9/11: Higgins: Conflicting feelingsWritten by Tim Higgins | | firstname.lastname@example.org
It’s been ten years since the events of September 11th unfolded, and I find that my feelings are as conflicted now as they were the day it occurred. Strangely enough, I remember no fear; though I was in downtown Chicago at the time the planes struck the World Trade Center, and many thought the Sears Tower, Hancock Building, and McCormick Place were also potential targets.
As more detailed information began to be revealed, I remember that lack of fear becoming an easily remembered pride. There was pride in the heroism of the first responders in NYC and Washington DC risking their own lives to bring others to safety. Pride as well, as we learned of the passengers on Flight 93 who sacrificed their lives in an attempt to re-take a plane bound for further destruction. There was also the pride as once again the nation came together to defend itself and support those most in need of assistance.
Pride turned to anger as the days unfolded, some of which remains with me today. There was anger over the dastardly nature of this attack, which could only be compared to the ‘Day that will live in infamy’ that was the attack on Pearl Harbor. Who were these people and why did they bring disaster to our shores? What level of fanaticism was required by people to choose suicide attacks on innocent civilians in this country as a tactic of bringing about change in their own? What defense could there be against those willing to sacrifice their own lives in an attempt to take yours?
My anger turned to disgust as I saw the best instincts of humanity turned inside out by society’s vultures looking to cash in on the tragedy. There were the scam funds taking donations to help the victims of 9/11 that did nothing but line their own pockets. There were the inevitable and deplorable attempts of those seeking to fraudulently lay claim to funds they didn’t deserve and which were desperately needed by those affected. Parasitic lawyers also attempted to stake their claim, not caring whether they were filing suit for the deserving or not, as long as they got their cut of a settlement.
Then anger and disgust combined as politicians squabbled over this tragedy for political gain, for a healthy round of government pork spending, and as an opportunity to use the natural fear of citizens over the attack as an opportunity to encroach ever more on the individual freedoms in this nation.
And now these ten years later, I am left with little more than a lingering sorrow. I am sorry for the families that suffered the loss of a family member or friend, a loss that no monetary settlement will ever make whole. I am sorry that we seem to have long since forgotten what united us in the days following this tragedy and made this country stronger. I am sorry that the 10th Anniversary of this event has been turned into a political circus where politicians are so concerned with self-serving efforts to find a place in front of the camera and the microphone that the first responders at Ground Zero will have no place at the ceremony held there to commemorate it.

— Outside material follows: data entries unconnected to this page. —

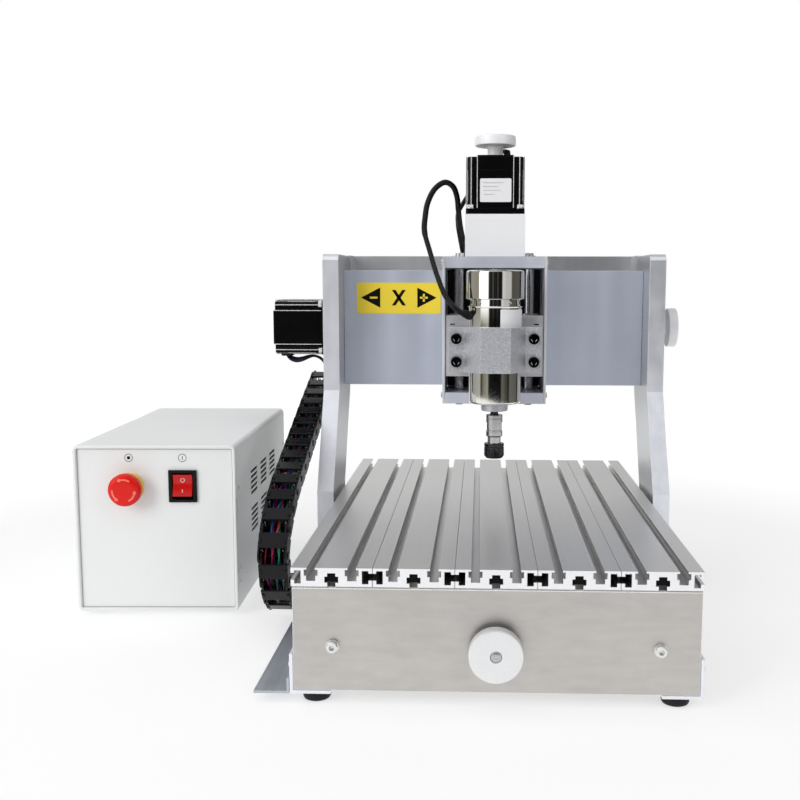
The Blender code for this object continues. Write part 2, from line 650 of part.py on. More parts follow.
def make_gantry_skins():
    inner = LEG_INNER_X - GAP
    block("gantry_front_panel", (-inner, inner), (PANEL_FRONT_Y, PANEL_FRONT_Y + PANEL_THICKNESS),
          (PANEL_LOW_Z, PANEL_TOP_Z), GANTRY, "blue_grey_anodised")

    front = LEG_HIGH_Y + LEG_DEPTH + GAP
    back = front + COVER_DEPTH
    low, high = 0.206, 0.3385
    cover = outline("gantry_rear_cover", [(front, low), (back, low), (back, high), (front, high)],
                    (0, 0, 0), 2 * LEG_OUTER_X, GANTRY, "anodised_aluminium", ALONG_X)
    sheet, reach = COVER_SHEET, 0.002
    hollow = [(front - reach, low + sheet), (back - sheet, low + sheet),
              (back - sheet, high + reach), (front - reach, high + reach)]
    cut(cover, outline("cover_hollow", hollow, (0, 0, 0), 2 * (LEG_INNER_X - 0.002), GANTRY,
                       turn=ALONG_X))


# ---- X carriage with the Z axis ---------------------------------------------------------------
def make_x_carriage():
    carriage = block("x_carriage_block", (-0.045, 0.045), (0.3335, 0.3640),
                     (Z_BOTTOM_PLATE_TOP_Z + GAP, Z_TOP_PLATE_LOW_Z - GAP), X_CARRIAGE,
                     "milled_aluminium")
    bores = [cylinder("carriage_screw_bore", SCREW_RADIUS + 0.0005, (-0.06, X_AXIS_Y, X_AXIS_Z),
                      0.12, X_CARRIAGE, aim=AIM_X)]
    for offset in (-X_ROD_OFFSET_Z, X_ROD_OFFSET_Z):
        bores.append(cylinder("carriage_rod_bore", X_ROD_RADIUS + GAP,
                              (-0.06, X_ROD_Y, X_AXIS_Z + offset), 0.12, X_CARRIAGE, aim=AIM_X))
    cut(carriage, *bores)


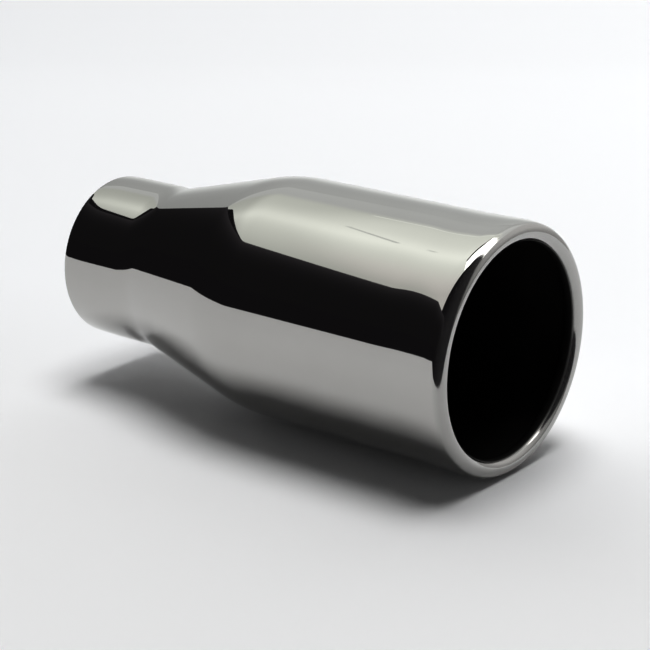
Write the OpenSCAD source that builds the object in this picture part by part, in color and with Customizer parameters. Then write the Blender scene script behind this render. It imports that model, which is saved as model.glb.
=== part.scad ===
// Exhaust tip: one steel tube, drawn down to a neck at the inlet and rolled in at the outlet.
// The tube lies along +X. The origin is the centre of the inlet's cut end, and all sizes are mm.

/* [Body] */
// Outside diameter of the body and of its rolled lip
outlet_d = 76.2; // [66:0.1:102]
// Length from the front of the lip back to the corner where the cone starts
body_len = 87; // [50:1:150]
// Thickness of the sheet
wall = 1; // [0.8:0.1:1.5]

/* [Rolled lip] */
// Diameter of the roll, over the outside of the curled sheet
roll_d = 5.6; // [4:0.1:9]
// Angle that the sheet curls through, from the body wall to its hidden cut edge
roll_turn = 270; // [180:5:290]

/* [Cone] */
// Length between the two corners of the cone, as if they were sharp
cone_len = 44; // [35:1:90]
// Radius of the soft bend from the cone to the body, on the outside
shoulder_r = 60; // [20:1:80]
// Radius of the hollow bend from the neck to the cone, on the outside
waist_r = 30; // [10:1:50]

/* [Neck] */
// Bore of the neck, which slides over the tail pipe
inlet_bore_d = 51; // [40:0.1:60]
// Length of the neck from its cut end to the corner with the cone
neck_len = 27; // [22:1:70]
// Bevel that takes the burr off both edges of the cut end
edge_break = 0.25; // [0.1:0.05:0.35]

/* [Hidden] */
$fn = 180;

outlet_r = outlet_d / 2;
neck_r = inlet_bore_d / 2 + wall;
roll_r = roll_d / 2;
shoulder_z = neck_len + cone_len;
roll_z = shoulder_z + body_len - roll_r;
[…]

I am sorry that this nation continues to allow things like “The Patriot Act” to encroach on personal rights in this country, in spite of the unconstitutional nature of such legislation. I feel sorrow that we allow the government to invoke the threat of terrorism personified by 9/11, every time that they want take away more of the very freedom that such terrorism threatens. I am all but filled with sorrow over the fact that in some 60 years of attempts at nation building by this country, from Korea to Cuba, and from Panama and Vietnam to Iraq and Afghanistan we have yet to learn that we have no ability in the effort. Even when we win the war, we lose the peace; failing in knowledge or ability (or both) to understand the nature of the people we support, or the needs of the citizens we aid.
The anniversary of 9/11 is a time to honor those that gave their lives that day and those that have given their lives in fighting terrorism around the world since. As the Arab Spring continues, and people that we don’t know or understand take power in Egypt and Libya, we might also want to remember how the failures of our past affect those in the nations with whom we interfere. And as we try to understand our path forward in dealing with Syria, Bahrain, and Yemen, we might ask ourselves if we are looking at yet another reason to remember 9/11.